Dallas—Ensuring that antidepressants (ADs) prescribed to ischemic stroke survivors are safe can be challenging for pharmacists and other healthcare professionals.

The concern is that the use of ADs in the selective serotonin reuptake inhibitor (SSRI) or serotonin-norepinephrine reuptake inhibitor (SNRI) classes might increase the risk of hemorrhagic stroke or other serious bleeding events, especially in patients taking anticoagulant (AC) medications.
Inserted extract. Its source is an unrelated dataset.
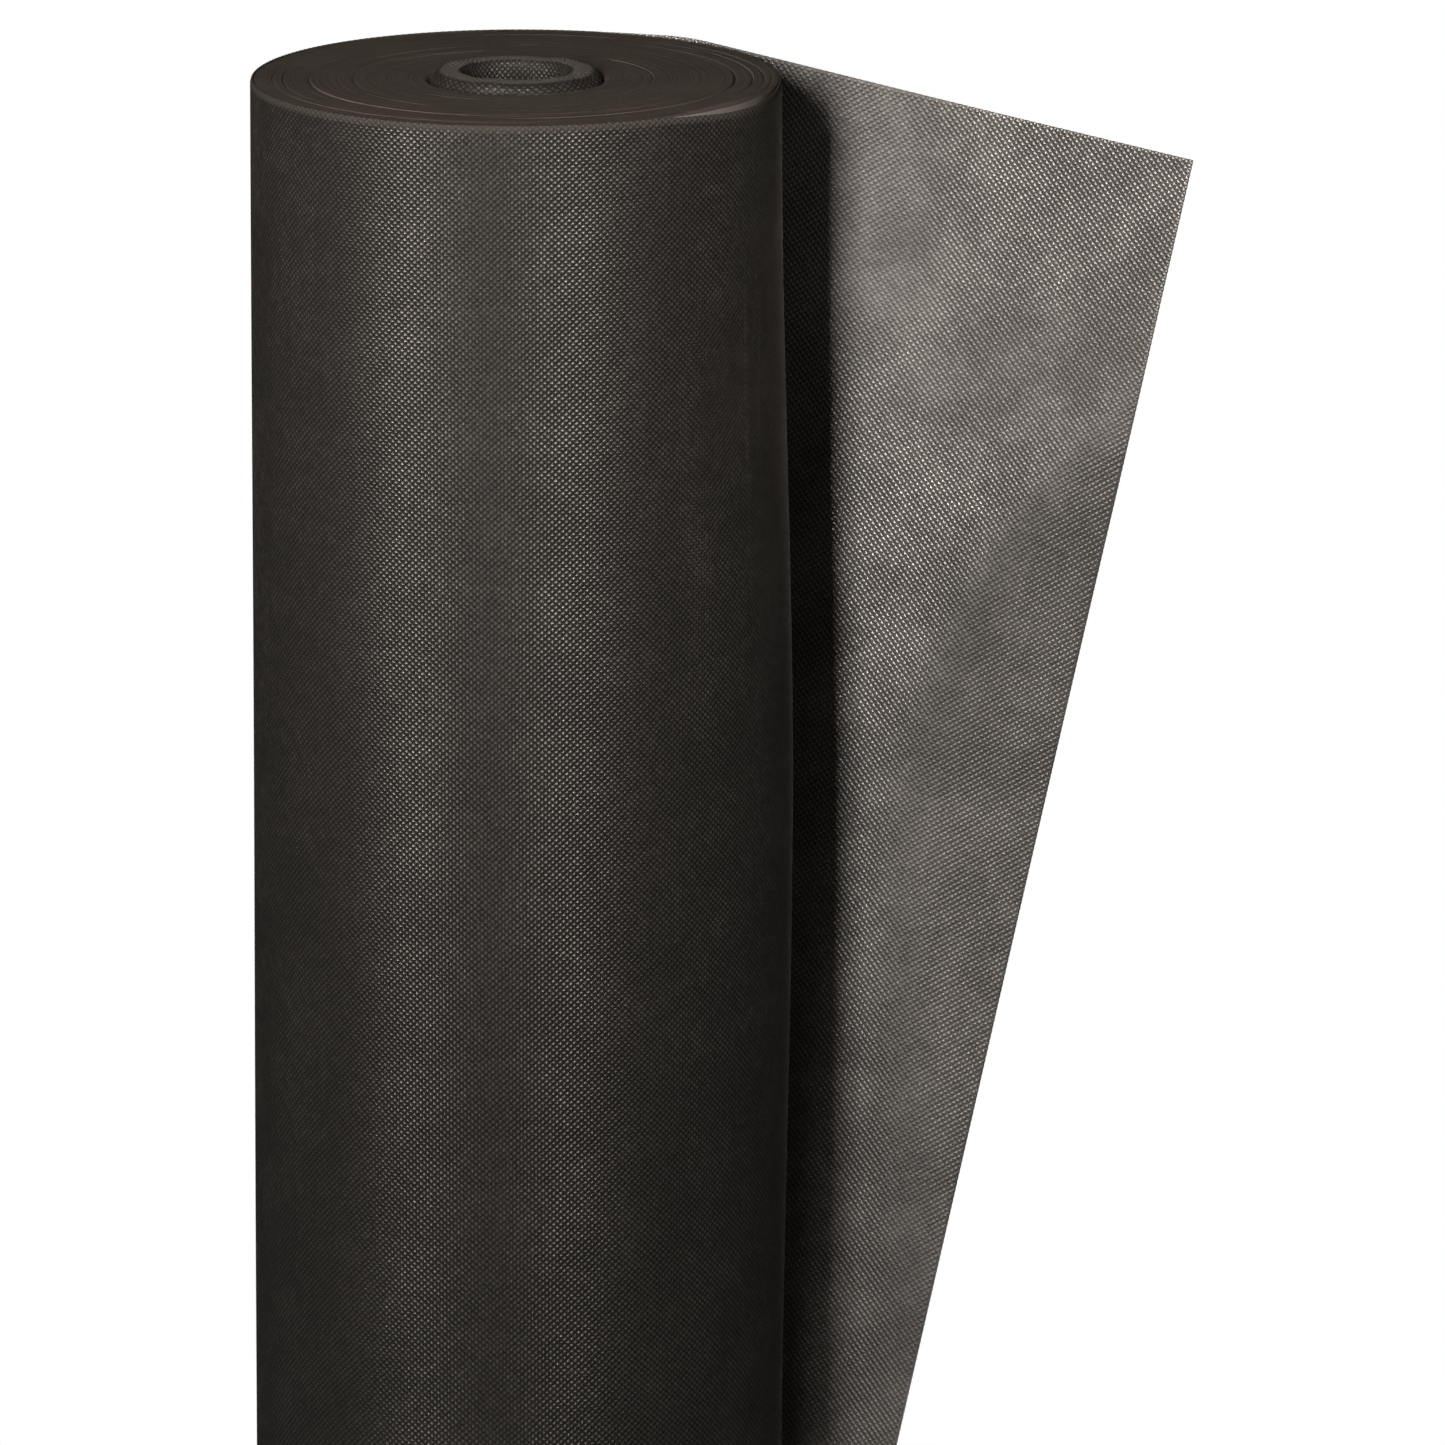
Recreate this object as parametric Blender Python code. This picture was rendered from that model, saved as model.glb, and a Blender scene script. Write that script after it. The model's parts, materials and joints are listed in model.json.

Those apprehensions led to a new study from the University of Texas Southwestern Medical Center in Dallas. The abstract is scheduled to be presented at the American Stroke Association’s International Stroke Conference 2024, February 7–9, 2024, in Phoenix, Arizona. The researchers found that most stroke survivors were able to safely take the two types of common ADs.

On the other hand, patients taking ADs in combination with dual antiplatelet therapy (DAPT) had an increased risk of bleeding, and ADs from classes other than SSRI or SNRI increased the risk of serious bleeding events by 15% compared with the more commonly used ADs.

“Mental health conditions, such as depression and anxiety, are very common yet treatable conditions that may develop after a stroke. Our results should reassure clinicians that for most stroke survivors, it is safe to prescribe SSRI and/or SNRI antidepressants early after stroke to treat post-stroke depression and anxiety, which may help optimize their patients’ recovery,” said study lead author Kent P. Simmonds, DO, PhD, a third-year physical medicine and rehabilitation resident at the University of Texas Southwestern Medical Center. “However, caution is needed when considering the risk-benefit profile for stroke patients receiving dual antiplatelet therapy because we did find an increased risk of bleeding among this group.”

Background information in the study noted that SSRI/SNRIs are associated with improved stroke recovery, although some clinicians withhold the medications because of bleeding concerns.

The authors explained that their objections were to quantify the association between early initiation of SSRI/SNRIs and adverse bleeding events among acute ischemic stroke (IS) patients, determine bleeding risks among patients receiving anticoagulation or DAPT, and evaluate bleeding risks between AD classes.

To do that, the study team identified more than 666,000 medication-naïve, first-time IS patients from the medical records of 70 healthcare organizations from 2003 to 2023. The more than 600,000 patients without ADs were considered “No AD.” The 35,631 patients who were started on ADs within 3 months of the indexed stroke were classified as “SSRI/SNRI”; those receiving mirtazapine, bupropion, trazodone, or tricyclic ADs—totaling 23,241—were classified as “Other AD.”

The primary outcome was defined as the 1-year risk of major bleeding events such as gastrointestinal/intracranial or shock. Secondary outcomes were considered to be hemorrhagic stroke (HS), fall, and death.

The results indicated that early use of SSRI/SNRIs (vs. No ADs) was not associated with an increased risk of a major bleed for all patients based on 35,557 matched pairs or among patients on AC, with 7,672 matched pairs. “However, concurrent use of SSRI/SNRIs and DAPT was associated with a 29% increased risk of HS (RR: 1.29, 95% CI: 1.11-1.50, n = 8,381 matched pairs),” the study pointed out. “Among patients on ADs, bleed risks were higher for use of ‘Other ADs’ vs. ‘SSRI/SNRIs’ (n = 21,810 matched pairs).”

The authors advised that “SSRI/SNRIs treat post-stroke depression, promote functional recovery and are generally safe to start during the early stages of recovery for patients with IS. However, an increased risk of HS should be considered when starting ADs among patients on DAPT.”

Dr. Simmonds noted that “maximizing rehabilitation early after a stroke is essential because recovery is somewhat time-dependent, and most functional gains occur during the first few months after a stroke. Fortunately, dual antiplatelet therapy is often administered for 14, 30 or 90 days, so, when indicated, clinicians may not need to withhold antidepressant medications for prolonged periods of time.”

The authors call for future research to investigate the risk of bleeding associated with the use of ADs and anxiety medications among patients with hemorrhagic or bleeding stroke.

The content contained in this article is for informational purposes only. The content is not intended to be a substitute for professional advice. Reliance on any information provided in this article is solely at your own risk.